One-inch Scale Mitsubishi Zero-sen




About: I have always loved the feeling of finishing the construction of an object and if I don't have something I need or want I usually give it a go to build it from what I have. Usually though, I look at a boring...

First, I would like to apologise for the terribly blurry photographs. My camera doesn't focus on anything, so a tiny aeroplane like this can only be blurry.

My inspiration to make this Zero in this scale was the tiny black bead which I used as the engine cowl. Complete, this model's wingspan measures a total length of 25 mm. 25.6 mm is one inch. This is approximately one two-hundredth the size of an original A6M5.

In total this model took me three and a half days to complete.

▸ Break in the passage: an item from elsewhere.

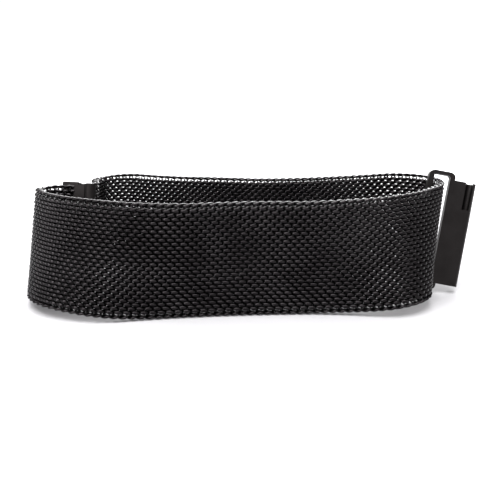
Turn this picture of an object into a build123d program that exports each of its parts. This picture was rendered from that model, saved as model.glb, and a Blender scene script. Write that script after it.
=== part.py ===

To build it you will need:
Balsa wood about 6mm thick
Copper electrical wire (the thinnest wire I could find)
A black bead about 2.5mm in diameter
A scalpel
Model paint, Red, White, Black (I used Tamiya paints which you could find at any hobby shop)
Some clear plastic about 2mm thick
Toothpicks to paint it with

Step 1: The Basic Parts

I started off with the wings, out of a 6mm thick balsa sheet offcut, cut a strip about 1mm wide. Then sand or grind it down to the correct thickness, about 0.4mm. Cut and sand the leading and trailing edges to the correct angles and sand the wingtips round. ENSURE that both wings are equal.

Next, the fuselage...
Out of the same wood offcut, cut a rectangular prism out of it. It should be as tall as it is wide (6mm) and 3 quarters of the length of the wing.
Then sand it into a sort of cylinder. Sand one end into a cone from about half way along the cylinder. Then blend the cylinder into the cone with a bit more sanding. It should now look like an elongated bullet.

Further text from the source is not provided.